DATASET EXCERPT
>> BEGIN

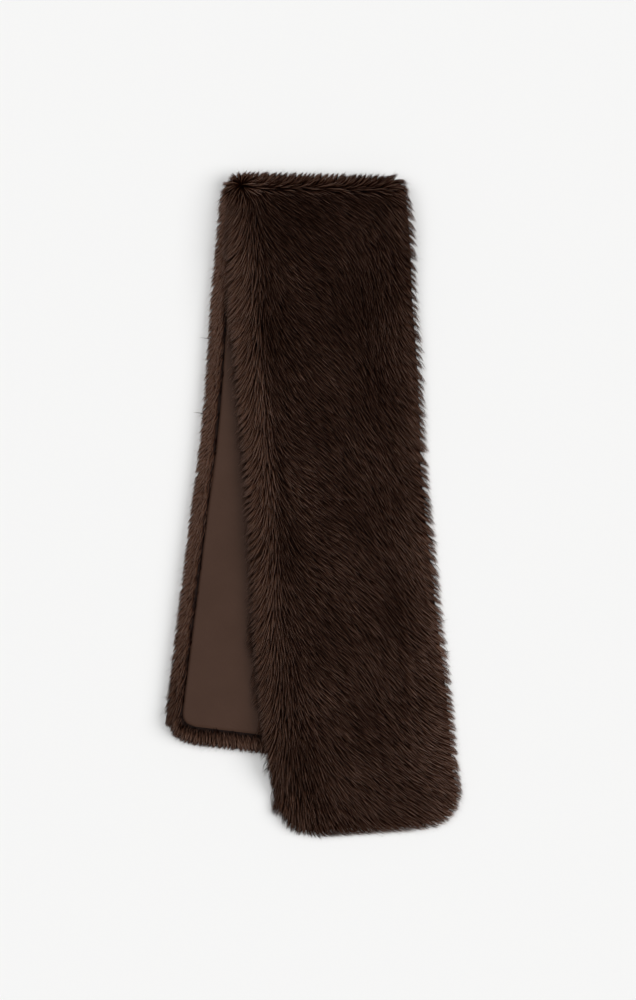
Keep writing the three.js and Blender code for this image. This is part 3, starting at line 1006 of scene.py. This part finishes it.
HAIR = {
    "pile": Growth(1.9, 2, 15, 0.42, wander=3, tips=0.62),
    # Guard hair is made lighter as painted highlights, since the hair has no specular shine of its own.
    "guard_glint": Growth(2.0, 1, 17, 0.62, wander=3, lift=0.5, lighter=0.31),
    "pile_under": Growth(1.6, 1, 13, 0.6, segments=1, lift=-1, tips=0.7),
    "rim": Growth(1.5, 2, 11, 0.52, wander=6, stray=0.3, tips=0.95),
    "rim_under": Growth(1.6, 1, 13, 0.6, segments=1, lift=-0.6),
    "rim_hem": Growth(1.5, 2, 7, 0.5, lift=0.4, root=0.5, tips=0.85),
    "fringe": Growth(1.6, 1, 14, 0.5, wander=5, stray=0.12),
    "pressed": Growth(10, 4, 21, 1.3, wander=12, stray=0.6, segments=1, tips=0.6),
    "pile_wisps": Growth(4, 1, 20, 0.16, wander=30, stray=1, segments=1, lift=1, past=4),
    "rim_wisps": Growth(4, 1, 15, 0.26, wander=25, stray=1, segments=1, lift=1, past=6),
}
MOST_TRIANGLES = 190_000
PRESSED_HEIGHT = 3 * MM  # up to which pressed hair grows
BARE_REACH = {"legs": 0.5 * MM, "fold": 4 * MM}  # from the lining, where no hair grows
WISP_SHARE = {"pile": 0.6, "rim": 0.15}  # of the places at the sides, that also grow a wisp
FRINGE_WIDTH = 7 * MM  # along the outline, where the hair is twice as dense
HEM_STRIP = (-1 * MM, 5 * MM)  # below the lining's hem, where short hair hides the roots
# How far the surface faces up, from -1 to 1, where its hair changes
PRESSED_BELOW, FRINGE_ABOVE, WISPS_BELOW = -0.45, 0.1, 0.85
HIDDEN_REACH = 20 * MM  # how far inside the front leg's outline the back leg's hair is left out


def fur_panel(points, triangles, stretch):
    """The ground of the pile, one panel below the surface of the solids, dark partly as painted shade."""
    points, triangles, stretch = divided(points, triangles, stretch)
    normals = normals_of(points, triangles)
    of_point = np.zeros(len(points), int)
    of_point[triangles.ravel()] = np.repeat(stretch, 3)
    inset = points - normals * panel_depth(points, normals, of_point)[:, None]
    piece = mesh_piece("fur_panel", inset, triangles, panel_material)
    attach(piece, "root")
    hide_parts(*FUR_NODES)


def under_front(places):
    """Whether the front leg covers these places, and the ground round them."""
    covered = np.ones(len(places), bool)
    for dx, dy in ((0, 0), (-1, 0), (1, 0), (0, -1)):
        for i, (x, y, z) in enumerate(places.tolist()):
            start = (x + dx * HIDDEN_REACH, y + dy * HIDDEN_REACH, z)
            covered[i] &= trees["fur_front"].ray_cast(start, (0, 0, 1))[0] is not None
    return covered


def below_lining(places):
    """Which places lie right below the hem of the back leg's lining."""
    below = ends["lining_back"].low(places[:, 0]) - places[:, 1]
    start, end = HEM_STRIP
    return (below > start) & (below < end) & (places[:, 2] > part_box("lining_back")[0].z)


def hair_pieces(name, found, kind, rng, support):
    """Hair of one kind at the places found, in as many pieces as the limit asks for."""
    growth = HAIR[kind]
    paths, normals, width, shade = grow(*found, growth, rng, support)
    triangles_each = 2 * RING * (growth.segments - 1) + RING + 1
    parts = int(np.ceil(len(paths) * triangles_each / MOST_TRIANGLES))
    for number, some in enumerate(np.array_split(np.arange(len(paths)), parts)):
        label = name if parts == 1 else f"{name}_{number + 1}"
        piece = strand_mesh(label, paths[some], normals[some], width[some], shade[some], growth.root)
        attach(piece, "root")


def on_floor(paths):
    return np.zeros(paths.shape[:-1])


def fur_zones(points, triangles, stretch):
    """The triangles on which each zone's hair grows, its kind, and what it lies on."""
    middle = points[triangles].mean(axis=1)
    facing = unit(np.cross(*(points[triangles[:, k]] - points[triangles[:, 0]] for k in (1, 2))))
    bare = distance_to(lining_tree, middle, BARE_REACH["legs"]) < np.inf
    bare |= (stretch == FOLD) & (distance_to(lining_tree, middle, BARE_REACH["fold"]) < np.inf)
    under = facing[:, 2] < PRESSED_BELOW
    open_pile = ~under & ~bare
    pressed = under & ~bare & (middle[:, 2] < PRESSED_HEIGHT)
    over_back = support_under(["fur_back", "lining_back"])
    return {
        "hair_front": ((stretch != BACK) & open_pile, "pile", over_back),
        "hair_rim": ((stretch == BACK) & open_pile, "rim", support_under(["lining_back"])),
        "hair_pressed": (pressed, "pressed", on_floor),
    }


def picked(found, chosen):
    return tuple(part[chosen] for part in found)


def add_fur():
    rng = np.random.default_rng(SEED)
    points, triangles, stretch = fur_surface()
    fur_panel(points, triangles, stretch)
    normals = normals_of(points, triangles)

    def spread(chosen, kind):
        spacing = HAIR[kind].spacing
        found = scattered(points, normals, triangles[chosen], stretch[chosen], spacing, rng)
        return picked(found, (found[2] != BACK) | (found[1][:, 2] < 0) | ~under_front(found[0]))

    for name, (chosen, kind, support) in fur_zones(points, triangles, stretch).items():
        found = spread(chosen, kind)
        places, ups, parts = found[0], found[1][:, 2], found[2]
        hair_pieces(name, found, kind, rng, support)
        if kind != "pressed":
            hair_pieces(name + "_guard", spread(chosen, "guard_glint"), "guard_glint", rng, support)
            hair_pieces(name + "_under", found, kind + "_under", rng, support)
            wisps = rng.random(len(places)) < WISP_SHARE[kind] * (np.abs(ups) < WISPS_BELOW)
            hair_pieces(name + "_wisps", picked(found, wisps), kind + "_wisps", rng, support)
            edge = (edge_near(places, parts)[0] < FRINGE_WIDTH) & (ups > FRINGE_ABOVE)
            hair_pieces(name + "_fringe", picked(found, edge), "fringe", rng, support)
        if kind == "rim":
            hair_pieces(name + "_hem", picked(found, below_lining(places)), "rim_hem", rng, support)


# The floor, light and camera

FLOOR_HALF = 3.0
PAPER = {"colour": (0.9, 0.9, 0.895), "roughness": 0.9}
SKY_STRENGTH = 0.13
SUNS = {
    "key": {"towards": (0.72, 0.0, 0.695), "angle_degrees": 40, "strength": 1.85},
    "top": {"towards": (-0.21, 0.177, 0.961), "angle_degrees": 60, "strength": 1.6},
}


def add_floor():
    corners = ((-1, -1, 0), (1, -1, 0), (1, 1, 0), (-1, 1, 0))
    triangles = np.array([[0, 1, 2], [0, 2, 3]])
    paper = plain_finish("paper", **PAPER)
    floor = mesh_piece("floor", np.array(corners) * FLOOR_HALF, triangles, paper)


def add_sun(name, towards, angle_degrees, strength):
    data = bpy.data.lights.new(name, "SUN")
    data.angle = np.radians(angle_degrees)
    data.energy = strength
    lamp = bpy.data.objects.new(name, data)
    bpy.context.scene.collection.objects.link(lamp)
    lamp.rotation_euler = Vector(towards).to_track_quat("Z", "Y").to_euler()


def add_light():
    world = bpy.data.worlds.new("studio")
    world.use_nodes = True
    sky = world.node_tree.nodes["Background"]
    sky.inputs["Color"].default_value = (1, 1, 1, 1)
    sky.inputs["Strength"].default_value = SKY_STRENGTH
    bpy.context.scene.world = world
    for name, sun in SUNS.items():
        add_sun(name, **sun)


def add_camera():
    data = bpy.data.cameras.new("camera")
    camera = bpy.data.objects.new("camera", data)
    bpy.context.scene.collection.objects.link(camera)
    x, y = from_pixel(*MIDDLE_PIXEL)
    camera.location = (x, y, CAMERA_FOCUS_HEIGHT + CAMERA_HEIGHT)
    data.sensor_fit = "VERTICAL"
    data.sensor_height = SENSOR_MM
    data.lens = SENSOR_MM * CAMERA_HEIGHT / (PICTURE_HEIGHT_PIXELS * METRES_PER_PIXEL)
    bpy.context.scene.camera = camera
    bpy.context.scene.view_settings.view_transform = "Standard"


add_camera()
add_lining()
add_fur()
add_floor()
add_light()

>> END

WHAT THIS TASK INVOLVES
Your task is to extract exactly the lines starting at the line with "hide_parts(*FUR_NODES)" and ending at the line with "return covered", including both ends, and no other lines.

COMPLETE OUTPUT
    hide_parts(*FUR_NODES)


def under_front(places):
    """Whether the front leg covers these places, and the ground round them."""
    covered = np.ones(len(places), bool)
    for dx, dy in ((0, 0), (-1, 0), (1, 0), (0, -1)):
        for i, (x, y, z) in enumerate(places.tolist()):
            start = (x + dx * HIDDEN_REACH, y + dy * HIDDEN_REACH, z)
            covered[i] &= trees["fur_front"].ray_cast(start, (0, 0, 1))[0] is not None
    return covered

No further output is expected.